In Graham’s lifetime he was recognised as "the Poet Laureate of the Northern Orangemen",
The popularity of his anthems in the mid-19th century is recorded, for instance, in the Preface to William Shannon’s The United Empire Minstrel, while David O'Donoghue later called him "the best of the Orange poets". His Orange sympathies and the sectarian character of many of his ballads resulted in his skill with rhyme and rhythm being rejected by many of his contemporaries and overlooked by subsequent generations.
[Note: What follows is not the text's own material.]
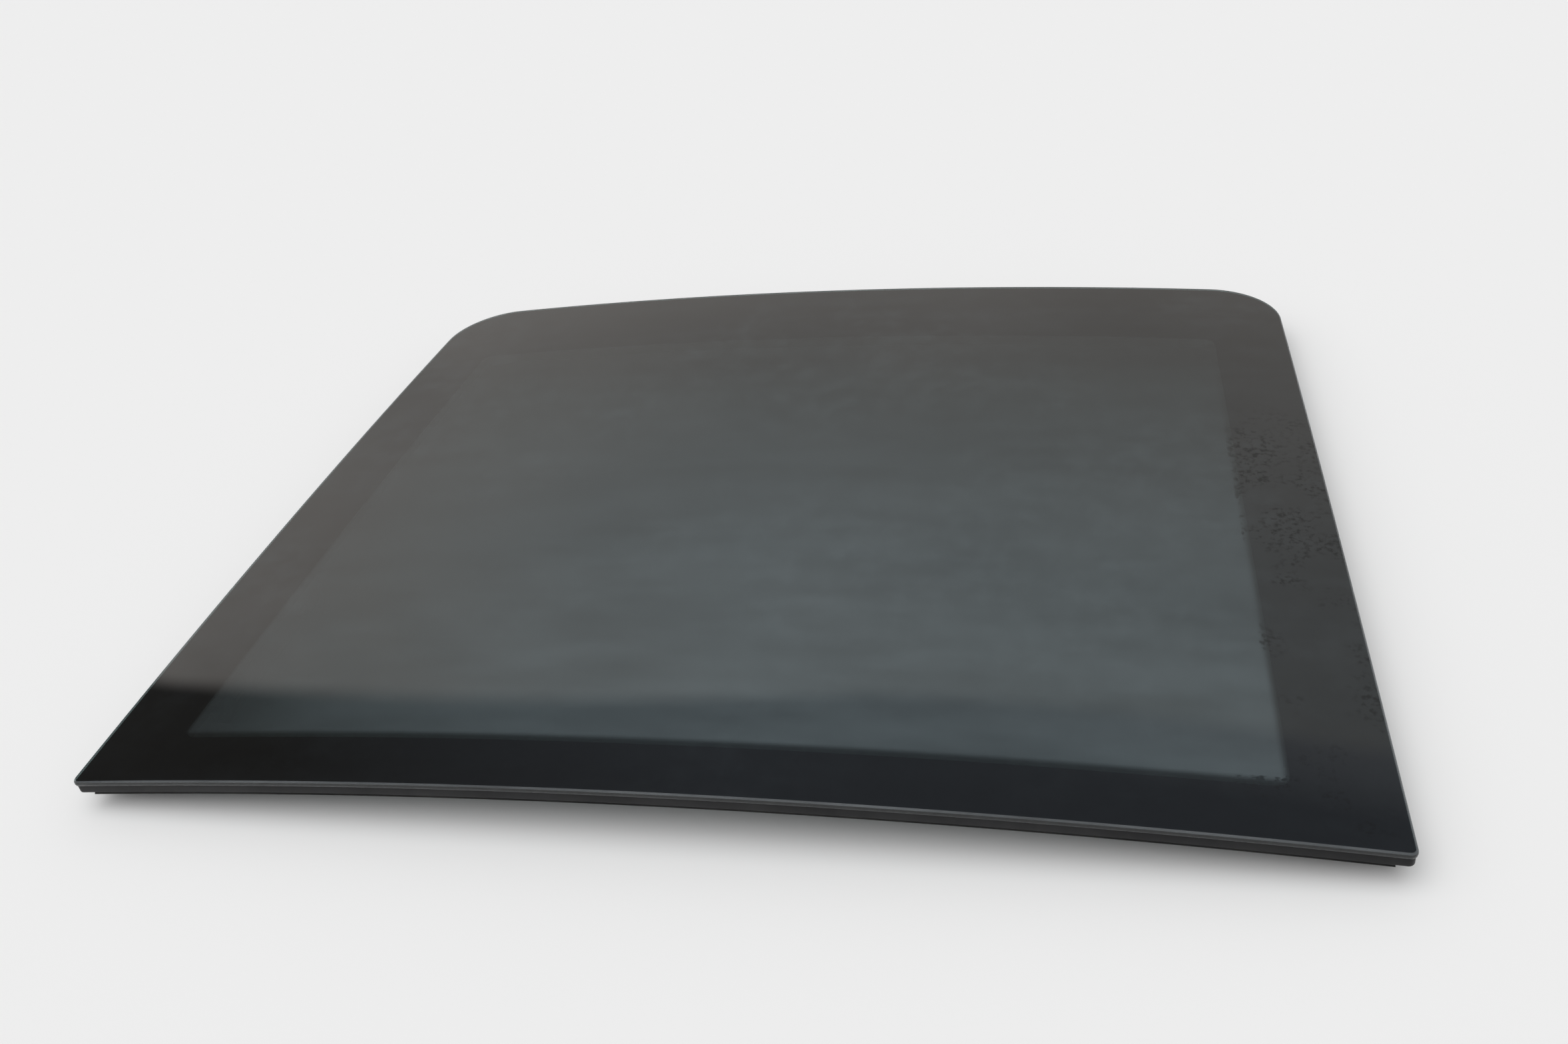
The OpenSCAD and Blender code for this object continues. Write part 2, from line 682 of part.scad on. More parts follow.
// A front bracket: the flange above, and a rounded ear that carries the swivel pin.
module front_bracket(side) {
    ear_inner = ear_outer - shoe_bracket_sheet;
    ear_radius = pin_height;
    rear_root = -ear_radius - 14;
    front_root = ear_radius + 4;
    to_pin = pin_y - shoe_bracket_y;
    rear_top = flange_z(ear_outer, shoe_bracket_y, to_pin + rear_root, shoe_flange_depth);
    front_top = flange_z(ear_outer, shoe_bracket_y, to_pin + front_root, shoe_flange_depth);
    color([0.55, 0.56, 0.58])
        union() {
            bracket_flange(side, shoe_flange);
            difference() {
                upright(side, ear_inner, pin_y, shoe_bracket_sheet)
                    union() {
                        translate([0, pin_height])
                            circle(r = ear_radius, $fn = curve_steps);
                        polygon([[-ear_radius, pin_height], [ear_radius, pin_height],
                                 [front_root, front_top], [rear_root, rear_top]]);
                    }
                translate([side * (ear_inner - cut_over), pin_y, pin_height])
                    rotate([0, side * 90, 0])
                        cylinder(h = shoe_bracket_sheet + 2 * cut_over, d = pin_diameter + 2 * fit_gap,
                                 $fn = curve_steps);
            }
        }
}

// ---- Fasteners and stops ----

// One screw standing in a hole through a flange of the given sheet, with its head below.
module bracket_screw(sheet) {
    shank = washer_thickness + sheet + rail_sheet + nut_height + 1;
    recess = 2;
    translate([0, 0, -washer_thickness - fit_gap])
        difference() {
            union() {
                translate([0, 0, -head_height])
                    cylinder(h = head_height, d = screw_head, $fn = curve_steps);
                cylinder(h = shank, d = screw_diameter - 2 * fit_gap, $fn = curve_steps);
            }
            translate([0, 0, -head_height - cut_over])
                cylinder(h = recess + cut_over, d = screw_head / 2, $fn = 6);
        }
}

module bracket_screws() {
    color([0.32, 0.32, 0.34])
        for (side = [LEFT, RIGHT], flange = [lift_flange, shoe_flange])
            at_flange_screws(side, flange)
                bracket_screw(flange[3]);
}

module washer() {
    translate([0, 0, -washer_thickness])
        difference() {
            cylinder(h = washer_thickness - fit_gap, d = screw_head + 3, $fn = curve_steps);
            translate([0, 0, -cut_over])
                cylinder(h = washer_thickness + 2 * cut_over, d = screw_diameter + 0.4, $fn = curve_steps);
        }
}

module screw_washers() {
    color([0.62, 0.63, 0.65])
        for (side = [LEFT, RIGHT], flange = [lift_flange, shoe_flange])
            at_flange_screws(side, flange)
                washer();
}

module weld_nut() {
    translate([0, 0, contact_gap])
        difference() {
            cylinder(h = nut_height, d = nut_flats / cos(30), $fn = 6);
            translate([0, 0, -cut_over])
                cylinder(h = nut_height + 2 * cut_over, d = screw_diameter, $fn = curve_steps);
        }
}

module weld_nuts() {
    color([0.45, 0.45, 0.47])
        for (side = [LEFT, RIGHT], flange = [lift_flange, shoe_flange])
            at_floor_screws(side, flange)
                weld_nut();
}

front_stop_x = 250;
front_stop_y = half_length - web_inset - 2 * bend - stop_diameter / 2;
rear_stop_x = 300;
rear_stop_y = -half_length + frame_inset + rear_rail_width / 2 - 0.4;
stop_neck = 7;
module stop_hole() {
    translate([0, 0, -frame_depth - cut_over])
        cylinder(h = rail_sheet + 2 * cut_over, d = stop_neck + 2 * fit_gap, $fn = curve_steps);
}

// A rubber stop: a tapered pad below the rail, a neck through it and a barb above it.
module stop_buffer() {
    barb_height = 2.4;
    taper = 1.2;
    translate([0, 0, -frame_depth - contact_gap])
        union() {
            translate([0, 0, -stop_height])
                cylinder(h = stop_height, d1 = stop_diameter - 2 * taper, d2 = stop_diameter,
                         $fn = curve_steps);
            cylinder(h = rail_sheet + 2 * contact_gap, d = stop_neck, $fn = curve_steps);
            translate([0, 0, rail_sheet + 2 * contact_gap])
                cylinder(h = barb_height, d1 = stop_neck + 2, d2 = stop_neck - 2, $fn = curve_steps);
        }
}

module stop_buffers() {
    color([0.08, 0.08, 0.08])
        for (x = [-1, 1]) {
            at_face(x * front_stop_x, front_stop_y)
                stop_buffer();
            at_face(x * rear_stop_x, rear_stop_y)
                stop_buffer();
        }
}

// ---- Guide shoes ----

pin_head_width = 2;
side_play = 0.3;
clip_thickness = 1;
clip_groove = 0.8;
shoe_inner = ear_outer + side_play;
pin_end = shoe_inner + shoe_width + side_play + clip_thickness + 1.6;

// Moves its children to the swivel axis, with +Z pointing outwards from the ear's outer face.
module at_pin(side) {
    translate([side * ear_outer, pin_y, pin_height])
        rotate([0, side * 90, 0])
            children();
}

module shoe_pin(side) {
    color([0.66, 0.67, 0.70])
        at_pin(side)
            difference() {
                union() {
                    translate([0, 0, -shoe_bracket_sheet - pin_head_width - fit_gap])
                        cylinder(h = pin_head_width, d = pin_diameter + 4, $fn = curve_steps);
                    translate([0, 0, -shoe_bracket_sheet - fit_gap])
                        cylinder(h = pin_end - ear_outer + shoe_bracket_sheet + fit_gap, d = pin_diameter,
                                 $fn = curve_steps);
                }
                translate([0, 0, 2 * side_play + shoe_width])
                    difference() {
                        cylinder(h = clip_thickness + fit_gap, d = pin_diameter + 2, $fn = curve_steps);
                        translate([0, 0, -cut_over])
                            cylinder(h = clip_thickness + 2 * cut_over, d = pin_diameter - 2 * clip_groove,
                                     $fn = curve_steps);
                    }
            }
}

// An open retaining clip that snaps into the groove at the pin's end.
module pin_clip(side) {
    mouth = pin_diameter - 2 * clip_groove - 1;
    color([0.30, 0.30, 0.32])
        at_pin(side)
            translate([0, 0, 2 * side_play + shoe_width + fit_gap / 2])
                difference() {
                    cylinder(h = clip_thickness, d = pin_diameter + 5, $fn = curve_steps);
                    translate([0, 0, -cut_over])
                        cylinder(h = clip_thickness + 2 * cut_over,
                                 d = pin_diameter - 2 * clip_groove + 2 * fit_gap, $fn = curve_steps);
                    translate([0, -mouth / 2, -cut_over])
                        cube([pin_diameter + 5, mouth, clip_thickness + 2 * cut_over]);
                }
}

// A plastic shoe that runs in the roof's guide rail. Thin slots above and below make its faces springy.
module guide_shoe(side) {
    nose = shoe_height / 2;
    straight = shoe_length / 2 - nose;
    spring_slot = 1.2;
    spring_skin = 1.4;
    spring_from = nose + 1.5;
    color([0.82, 0.80, 0.72])
        at_pin(side)
            translate([0, 0, side_play])
                difference() {
                    union() {
                        for (end = [-1, 1])
                            translate([0, end * straight, 0])
                                cylinder(h = shoe_width, r = nose, $fn = curve_steps);
                        translate([-nose, -straight, 0])
                            cube([shoe_height, 2 * straight, shoe_width]);
                    }
                    translate([0, 0, -cut_over])
                        cylinder(h = shoe_width + 2 * cut_over, r = pin_diameter / 2 + running_clearance,
                                 $fn = curve_steps);
                    for (face = [-1, 1], end = [-1, 1])
                        translate([face * (nose - spring_skin - spring_slot / 2) - spring_slot / 2,
                                   end > 0 ? spring_from - nose / 2 : -straight - cut_over, -cut_over])
                            cube([spring_slot, straight - spring_from + nose / 2 + cut_over,
                                  shoe_width + 2 * cut_over]);
                }
}

glass_pane();
edge_moulding();
perimeter_seal();
rear_lip_seal();
adhesive_bead();
front_rail();
rear_rail();
side_rail(LEFT);  // left_side_rail
side_rail(RIGHT);  // right_side_rail
front_stiffener();
rear_corner_plates();
splice_plates();
lift_bracket(LEFT);  // left_lift_bracket
lift_bracket(RIGHT);  // right_lift_bracket
front_bracket(LEFT);  // left_front_bracket
front_bracket(RIGHT);  // right_front_bracket
bracket_screws();
screw_washers();
weld_nuts();
stop_buffers();
shoe_pin(LEFT);  // left_shoe_pin
shoe_pin(RIGHT);  // right_shoe_pin
pin_clip(LEFT);  // left_pin_clip
pin_clip(RIGHT);  // right_pin_clip
guide_shoe(LEFT);  // left_guide_shoe
guide_shoe(RIGHT);  // right_guide_shoe
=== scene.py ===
"""Tilt-and-slide glass roof vent cover: the finished surfaces and trim round its CAD frame."""

import math

import bmesh
import bpy
from bpy.props import FloatProperty, FloatVectorProperty, PointerProperty
from mathutils import Euler, Matrix, Vector


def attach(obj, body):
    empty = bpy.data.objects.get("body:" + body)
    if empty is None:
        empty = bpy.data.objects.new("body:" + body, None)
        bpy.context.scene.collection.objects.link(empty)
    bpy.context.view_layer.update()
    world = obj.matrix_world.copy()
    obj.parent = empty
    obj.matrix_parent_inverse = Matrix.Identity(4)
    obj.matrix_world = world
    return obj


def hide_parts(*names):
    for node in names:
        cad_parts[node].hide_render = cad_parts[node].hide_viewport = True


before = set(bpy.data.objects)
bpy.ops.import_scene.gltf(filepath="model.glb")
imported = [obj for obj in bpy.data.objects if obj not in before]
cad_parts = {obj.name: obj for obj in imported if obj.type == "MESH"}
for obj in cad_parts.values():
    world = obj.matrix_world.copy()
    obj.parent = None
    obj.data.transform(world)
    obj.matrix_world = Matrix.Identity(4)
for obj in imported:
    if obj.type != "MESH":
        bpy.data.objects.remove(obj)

bl_info = {
    "name": "Glass Roof Vent Cover",
    "version": (1, 0, 0),
    "blender": (4, 5, 0),
    "location": "View3D > Sidebar > Vent Cover",
    "description": "Builds the glass, trim and finishes of a tilt-and-slide glass roof vent cover",
    "category": "Object",
}

MM = 0.001
COVER = "cover"


# ---- What a user can change ----


def length(name, description, default):
    """A length in millimetres, kept in metres."""
    return FloatProperty(name=name, description=description, default=default * MM, unit="LENGTH",
                         subtype="DISTANCE", precision=4)


def colour(name, description, default):
    return FloatVectorProperty(name=name, description=description, default=default, size=3,
                               subtype="COLOR", min=0.0, max=1.0)


def share(name, description, default):
    return FloatProperty(name=name, description=description, default=default, min=0.0, max=1.0,
                         subtype="FACTOR")


class VentCoverSizes(bpy.types.PropertyGroup):
    """Sizes of the pane. The CAD frame has them too, and new pieces lie where its own do."""

    rear_width: length("Rear width", "Width of the pane across its rear edge", 1000)
    front_taper: length("Front taper", "How much narrower the pane's front edge is", 54)
    cover_length: length("Length", "Length of the pane from rear to front", 808)
    front_radius: length("Front corners", "Radius of the two front corners", 70)
    rear_radius: length("Rear corners", "Radius of the two rear corners", 6)
    cross_crown: length("Cross crown", "Rise of the middle above the side edges", 20.5)
    length_crown: length("Length crown", "Rise of the middle above the end edges", 7)
    corner_height: length("Corner height", "Height of the outer face at the rear corners", 32)
    glass: length("Glass", "Thickness of the glass", 5)
    ground_radius: length("Ground edge", "Radius that the pane's edges are ground to", 1.7)
    border_rear: length("Border, rear", "Width of the printed border along the rear edge", 51)
    border_side: length("Border, sides", "Width of the printed border along the sides", 72)
    border_front: length("Border, front", "Width of the printed border along the front", 122)
    border_corner: length("Border corners", "Radius inside the printed border's corners", 11)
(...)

In 1861 the Londonderry Sentinel opined that his works would "hereafter hold a place incomparably beyond any accorded to them during his lifetime", and when, in 1892, his Poems, Chiefly Historical, were republished under the title Loyal Lays of Ancient Derry, they were promoted with the recommendation that "In years to come when ancient forms of party strife have died out they will take their place in Irish literature beside the National Ballads". Perhaps such predictions still await their ultimate fulfilment.